Stated exercise:
Repeat everything from the line holding "meet another part" to the line holding "bpy.context.scene.collection.objects.link(empty)", inclusive, exactly. Leave out the rest.

Data provided:
○ ○ ○ ○ ○

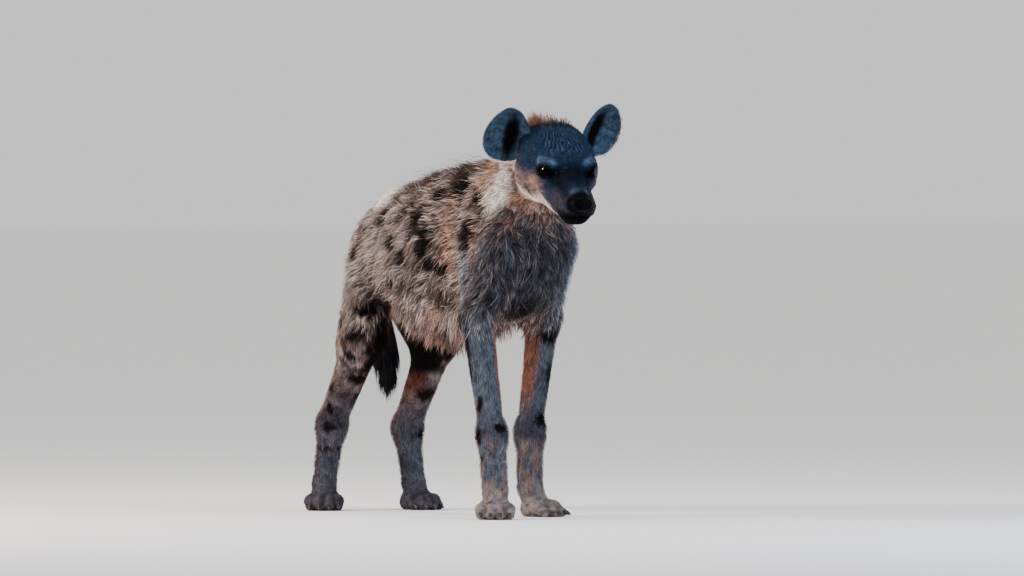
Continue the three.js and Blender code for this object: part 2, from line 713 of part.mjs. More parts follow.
// Moves a point along the field's slope to a height above its skin
function toHeight(field, point, height) {
  const p = point.clone();
  for (let i = 0; i < 3; i++) {
    const steep = slope(field, p);
    p.addScaledVector(steep, (height - field(p)) / steep.lengthSq());
  }
  return p;
}
const LOCK_WIDTH = lineThrough([
  [0, 0.4],
  [0.33, 1],
  [0.67, 0.76],
  [1, 0],
]);
const LOCK_RISE = lineThrough([
  [0, 0],
  [0.2, 0.6],
  [0.5, 0.84],
  [1, 1],
]);
function lock(field, root, lie, { long, wide, thick, rise, curl = 0, turn = 0, rows = 3, swell = 0 }) {
  const blade = new THREE.ConeGeometry(1, 1, 3, rows);
  const place = blade.attributes.position;
  const out = slope(field, root).normalize();
  const run = lie.clone().addScaledVector(out, -lie.dot(out)).normalize();
  const across = run.clone().cross(out);
  const middle = (t) => {
    const p = root.clone().addScaledVector(run, long * t).addScaledVector(across, curl * t * t);
    return toHeight(field, p, -ROOT_DEEP + (ROOT_DEEP + rise) * LOCK_RISE(t));
  };
  for (let i = 0; i < place.count; i++) {
    const t = place.getY(i) + 0.5;
    const rim = Math.max(1 - t, 1e-6);
    const center = middle(t);
    const ahead = middle(Math.min(t + 0.06, 1.06)).sub(middle(t - 0.06)).normalize();
    const side = ahead.clone().cross(slope(field, center)).normalize().applyAxisAngle(ahead, turn);
    const face = side.clone().cross(ahead);
    const half = LOCK_WIDTH(t) / 2;
    const [x, z] = [place.getX(i) / rim, place.getZ(i) / rim];
    center.addScaledVector(side, x * (half * wide + swell));
    center.addScaledVector(face, z * (half * thick + swell));
    place.setXYZ(i, center.x, center.y, center.z);
  }
  return solidOf(blade);
}

// Where a ray from the body's middle comes out of the flesh
const COAT_SPINE = new THREE.CatmullRomCurve3([
  V(-430, 0, 590),
  V(-200, 0, 600),
  V(60, 0, 600),
  V(240, 0, 636),
  V(340, -3, 692),
  V(450, -8, 756),
]);
function onCoat(u, angle) {
  const core = COAT_SPINE.getPointAt(u);
  const along = COAT_SPINE.getTangentAt(u);
  const a = THREE.MathUtils.degToRad(angle);
  const way = V(0, Math.sin(a), Math.cos(a));
  way.addScaledVector(along, -way.dot(along)).normalize();
  const root = core.clone().addScaledVector(way, runOut(bodyAndHead, core, way, 300));
  const fall = 0.12 + 0.75 * Math.sin(a) ** 2;
  return { root, lie: along.negate().addScaledVector(V(0, 0, -1), fall) };
}

const tufts = [];
const UNEVEN = 0.16; // how much the locks differ in size
const jitter = (size) =>
  Object.fromEntries(Object.entries(size).map(([k, v]) => [k, v * draw(1 - UNEVEN, 1 + UNEVEN)]));
const addTuft = (field, { root, lie }, size, curl, turn = 0) =>
  tufts.push({ field, root, lie, size: { ...jitter(size), curl: draw(-curl, curl), turn } });

// Flanks, shoulders and haunches: wide locks in rows, each row half a step on from the one before
const FLANK_ROWS = 7;
const FLANK_RUN = [0.02, 0.9];
const FLANK_ANGLES = [
  [27, 66, 106],
  [46, 86, 127],
];
const FLANK = { long: 144, wide: 78, thick: 11, rise: 15 };
for (let i = 0; i < FLANK_ROWS; i++) {
  const u = FLANK_RUN[0] + ((FLANK_RUN[1] - FLANK_RUN[0]) * (i + 0.5)) / FLANK_ROWS;
  const slim = 1 - 0.4 * ramp(u, 0.7, 1);
  for (const angle of FLANK_ANGLES[i % 2]) {
    for (const s of Object.values(sides)) {
      const place = onCoat(u + draw(-0.012, 0.012), s * (angle + draw(-5, 5)));
      addTuft(bodyAndHead, place, { ...FLANK, long: FLANK.long * slim, wide: FLANK.wide * slim }, 16);
    }
  }
}
// Mane: narrower, raised locks along the nape and the back
const MANE_ROWS = 14;
const MANE_RUN = [0.1, 0.98];
const MANE = { long: 98, wide: 44, thick: 15 };
for (let i = 0; i < MANE_ROWS; i++) {
  const u = MANE_RUN[0] + ((MANE_RUN[1] - MANE_RUN[0]) * (i + 0.5)) / MANE_ROWS;
  const rise = 6 + 7 * ramp(u, 0.35, 0.75);
  for (const angle of i % 2 ? [-13, 13] : [0]) {
    const place = onCoat(u, angle + draw(-4, 4));
    const turn = (angle < 0 ? -1 : 1) * draw(0.8, 1.2);
    addTuft(bodyAndHead, place, { ...MANE, rise }, 14, turn);
  }
}
// Throat, brisket and belly: a thin fringe
const FRINGE_AT = [0.2, 0.36, 0.5, 0.64, 0.76];
const FRINGE = { long: 76, wide: 44, thick: 9, rise: 14 };
for (const u of FRINGE_AT) addTuft(bodyAndHead, onCoat(u, 180 + draw(-14, 14)), FRINGE, 12);
// Crown: a tuft that stands up behind the brow
const CROWN_AT = [
  [-30, -20],
  [-34, -4],
  [-46, -30],
  [-48, -13],
  [-52, 4],
  [-64, -24],
  [-68, -6],
];
const CROWN = { long: 38, wide: 24, thick: 9, rise: 24 };
for (const [x, y] of CROWN_AT) {
  const root = toHeight(bodyAndHead, inHead(x, y, 44), 0);
  const lie = V(-0.9, (y + 13) * 0.011, 0.25).transformDirection(headTurn);
  addTuft(bodyAndHead, { root, lie }, CROWN, 5);
}
// Tail brush: tiers round its core, the last past its end
const brushLine = new THREE.CatmullRomCurve3(BRUSH.map((p) => V(...p)));
const BRUSH_TIERS = [0.08, 0.3, 0.5, 0.72];
const BRUSH_LOCK = { long: 100, wide: 36, thick: 10, rise: 12 };
const pastEnd = bone(BRUSH[2], moved(BRUSH[3], 0, 0, -120), BRUSH_CORE[2], BRUSH_CORE[3]);
const brushGuide = blend(20, tailBrush, pastEnd);
BRUSH_TIERS.forEach((u, i) => {
  const core = brushLine.getPoint(u);
  const along = brushLine.getTangent(u);
  for (const turn of [0, 1, 2]) {
    const a = ((turn + (i % 2) / 2) * 2 * Math.PI) / 3 + draw(-0.3, 0.3);
    const way = V(Math.cos(a), Math.sin(a), 0);
    way.addScaledVector(along, -way.dot(along)).normalize();
    const root = core.clone().addScaledVector(way, runOut(tailBrush, core, way, 60));
    addTuft(brushGuide, { root, lie: along }, BRUSH_LOCK, 7);
  }
});

// Each lock joins the part that its root stands in, shorter where it would meet another part
const apart = (a, b) => {
  const [p, q] = [a.boundingBox(), b.boundingBox()];
  return [0, 1, 2].some((k) => p.min[k] > q.max[k] || q.min[k] > p.max[k]);
};
const common = (a, b) => (apart(a, b) ? 0 : a.intersect(b).volume());
const SHORTER = [1, 0.8, 0.62, 0.46];
const SLIDES = [0, 18, -18, 34];
const TRIES = SHORTER.flatMap((shorter) => SLIDES.map((slide) => ({ shorter, slide })));
for (const { field, root, lie, size } of tufts) {
  TRIES.some(({ shorter, slide }) => {
    const from = toHeight(field, root.clone().addScaledVector(lie, slide / lie.length()), 0);
    const cut = { ...size, long: size.long * shorter, wide: size.wide * Math.sqrt(shorter) };
    const wider = lock(field, from, lie, { ...cut, swell: GAP * 1.6 });
    const met = [...parts].filter(([, part]) => common(wider, part.solid) > 0);
    if (met.length !== 1) return false;
    const [name, part] = met[0];
    const fused = part.solid.add(lock(field, from, lie, cut));
    if (fused.decompose().length > 1) return false;
    parts.set(name, { solid: fused, look: part.look });
    return true;
  });
}
for (const [name, { solid, look }] of parts) show(name, solid, look);

export default hyena;
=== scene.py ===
# %% [markdown]
# # A spotted hyena, standing
# A life-size hyena has three layers. Its solids are packed already and hold the size and the pose.
# Over them comes one skin without seams, and on the skin grow tens of thousands of small tufts of
# hair. The skin could be sculpted or grown with metaballs. Here it is a distance field, because a
# field gives the hair its height, its slope and its lie at any point. Lengths in the fields are
# millimetres in the animal's own frame, and every mesh ends in metres in the solids' frame.

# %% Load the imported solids
import math

import bmesh
import bpy
import numpy as np
from mathutils import Matrix, Vector
from mathutils.kdtree import KDTree


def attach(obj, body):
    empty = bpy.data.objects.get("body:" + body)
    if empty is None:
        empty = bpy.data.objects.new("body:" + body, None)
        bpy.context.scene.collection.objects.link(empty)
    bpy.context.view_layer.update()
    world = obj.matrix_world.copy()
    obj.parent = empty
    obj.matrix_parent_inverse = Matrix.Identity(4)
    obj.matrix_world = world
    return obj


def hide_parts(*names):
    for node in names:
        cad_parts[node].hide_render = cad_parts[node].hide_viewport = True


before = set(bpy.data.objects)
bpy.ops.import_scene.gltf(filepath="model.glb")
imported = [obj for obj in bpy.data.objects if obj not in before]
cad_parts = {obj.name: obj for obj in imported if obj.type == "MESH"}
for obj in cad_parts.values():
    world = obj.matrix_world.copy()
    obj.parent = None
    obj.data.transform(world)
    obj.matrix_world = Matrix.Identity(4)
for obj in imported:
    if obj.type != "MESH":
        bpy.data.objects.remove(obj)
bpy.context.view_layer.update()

draw = np.random.default_rng(7)
ANIMAL_TO_FRAME = np.array([-50.0, 12.0, 0.0])  # millimetres, from the animal's frame to the solids'


def to_metres(points):
    return (points + ANIMAL_TO_FRAME) / 1000


def to_animal(points):
    return points * 1000 - ANIMAL_TO_FRAME


# %% [markdown]
# ## Camera, floor and light
# The animal was seen from far away through a long lens, almost level with its chest, so the legs
# on both sides show nearly the same size. A camera 30 metres off with a very long lens does that.
# The floor is plain and pale. The warm light comes from behind the left of the picture and the
# cool one from the right, which is what parts the tan flank from the blue face.

# %% Helpers: put something into the scene, and aim it
def new_object(name, data):
    made = bpy.data.objects.new(name, data)
    bpy.context.collection.objects.link(made)
    return made


def stand_looking(made, place, way):
    """Puts the camera or a light at a place, so that it looks that way."""
    made.location = place
    made.rotation_mode = "QUATERNION"
    made.rotation_quaternion = way.to_track_quat("-Z", "Y")


# %% Camera
AZIMUTH, ELEVATION, FAR = 62.0, 0.8, 30.0
AIM = Vector((0.2612, -0.032, 0.502))
IMAGE_WIDE, FOCAL_PIXELS = 1024, 13800  # the photograph's width, and the lens in its pixels
turn, rise = math.radians(AZIMUTH), math.radians(ELEVATION)
level = math.cos(rise)
towards_camera = Vector((math.sin(turn) * level, -math.cos(turn) * level, math.sin(rise)))
camera_data = bpy.data.cameras.new("camera")
camera_data.sensor_width = 36.0
camera_data.lens = FOCAL_PIXELS * camera_data.sensor_width / IMAGE_WIDE
camera_data.clip_end = 500
camera = new_object("camera", camera_data)
stand_looking(camera, AIM + towards_camera * FAR, -towards_camera)
bpy.context.scene.camera = camera
print("camera lens", round(camera_data.lens), "mm")


# %% Helpers: node materials and colours
def set_sockets(node, sockets):
    for socket, value in sockets.items():
        node.inputs[socket.replace("_", " ")].default_value = value


def new_material(name, **sockets):
    material = bpy.data.materials.new(name)
    material.use_nodes = True
    shader = material.node_tree.nodes["Principled BSDF"]
    set_sockets(shader, sockets)
    return material, material.node_tree, shader


def rgb(code):
    """A colour written as in a web page, as linear numbers."""
    c = np.array([int(code[i : i + 2], 16) for i in (1, 3, 5)]) / 255
    return np.where(c <= 0.04045, c / 12.92, ((c + 0.055) / 1.055) ** 2.4)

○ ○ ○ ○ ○

Written answer:
// Each lock joins the part that its root stands in, shorter where it would meet another part
const apart = (a, b) => {
  const [p, q] = [a.boundingBox(), b.boundingBox()];
  return [0, 1, 2].some((k) => p.min[k] > q.max[k] || q.min[k] > p.max[k]);
};
const common = (a, b) => (apart(a, b) ? 0 : a.intersect(b).volume());
const SHORTER = [1, 0.8, 0.62, 0.46];
const SLIDES = [0, 18, -18, 34];
const TRIES = SHORTER.flatMap((shorter) => SLIDES.map((slide) => ({ shorter, slide })));
for (const { field, root, lie, size } of tufts) {
  TRIES.some(({ shorter, slide }) => {
    const from = toHeight(field, root.clone().addScaledVector(lie, slide / lie.length()), 0);
    const cut = { ...size, long: size.long * shorter, wide: size.wide * Math.sqrt(shorter) };
    const wider = lock(field, from, lie, { ...cut, swell: GAP * 1.6 });
    const met = [...parts].filter(([, part]) => common(wider, part.solid) > 0);
    if (met.length !== 1) return false;
    const [name, part] = met[0];
    const fused = part.solid.add(lock(field, from, lie, cut));
    if (fused.decompose().length > 1) return false;
    parts.set(name, { solid: fused, look: part.look });
    return true;
  });
}
for (const [name, { solid, look }] of parts) show(name, solid, look);

export default hyena;
=== scene.py ===
# %% [markdown]
# # A spotted hyena, standing
# A life-size hyena has three layers. Its solids are packed already and hold the size and the pose.
# Over them comes one skin without seams, and on the skin grow tens of thousands of small tufts of
# hair. The skin could be sculpted or grown with metaballs. Here it is a distance field, because a
# field gives the hair its height, its slope and its lie at any point. Lengths in the fields are
# millimetres in the animal's own frame, and every mesh ends in metres in the solids' frame.

# %% Load the imported solids
import math

import bmesh
import bpy
import numpy as np
from mathutils import Matrix, Vector
from mathutils.kdtree import KDTree


def attach(obj, body):
    empty = bpy.data.objects.get("body:" + body)
    if empty is None:
        empty = bpy.data.objects.new("body:" + body, None)
        bpy.context.scene.collection.objects.link(empty)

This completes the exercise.